In November 1938, RKO announced that Little Mother would star Ginger Rogers. It would be the first film produced at the studio by Buddy DeSylva. The film replaced Perfect Honeymoon and She Married for Money in Rogers' schedule at RKO.

Louis Hayward was originally announced as the male lead. RKO then announced Cary Grant would play the role. A few days later, RKO announced Grant was replaced by James Ellison. In January 1939, RKO announced Garson Kanin would direct and Norman Krasna was writing the script. A few days later, the studio announced that the male lead would played by Douglas Fairbanks Jr. In March, it was announced that Fairbanks Jr. would star in The Sun Never Sets at Universal instead and his role would be played by David Niven who had been borrowed from Samuel Goldwyn.

The film had a number of titles. RKO disliked Little Mother and the Hays Office had objections to alternatives they proposed, Bachelor Mother and Baby Trouble. Garson Kanin wanted to call it Baby Makes Three, but producer DeSylva overruled him.

== Reception ==
=== Box office ===
Bachelor Mother earned RKO a profit of $827,000.

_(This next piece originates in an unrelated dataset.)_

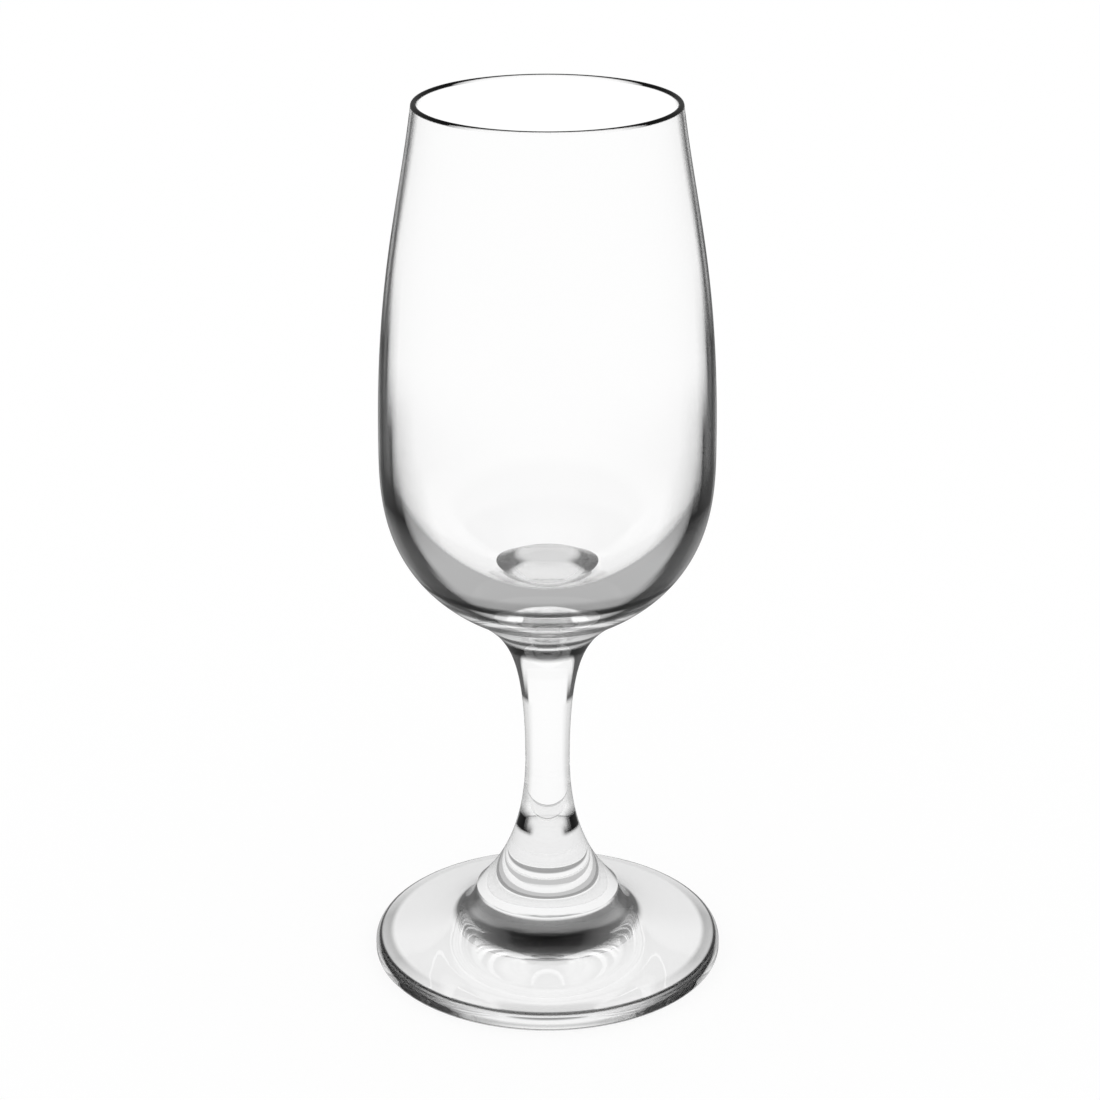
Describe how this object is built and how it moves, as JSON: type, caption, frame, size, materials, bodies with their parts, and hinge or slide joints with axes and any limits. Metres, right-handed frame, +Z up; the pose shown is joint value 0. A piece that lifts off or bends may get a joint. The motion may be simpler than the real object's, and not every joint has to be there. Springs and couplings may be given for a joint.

== Adaptations to other media ==
Bachelor Mother was adapted as a radio play on several occasions, including five broadcasts of The Screen Guild Theater: the first starred Laraine Day, Henry Fonda and Charles Coburn (February 1, 1942); the second starred Ann Sothern and Fred MacMurray (November 23, 1942); the third starred Ginger Rogers, Francis X. Bushman and David Niven (May 6, 1946); the fourth starred Lucille Ball, Joseph Cotten and Charles Coburn (April 28, 1949); the fifth starred Ann Sothern and Robert Stack (April 20, 1952). It was also adapted as an hour-long play on Lux Radio Theater with Ginger Rogers and Fredric March (January 22, 1940) and on Screen Director's Playhouse with Lucille Ball and Robert Cummings (March 8, 1951).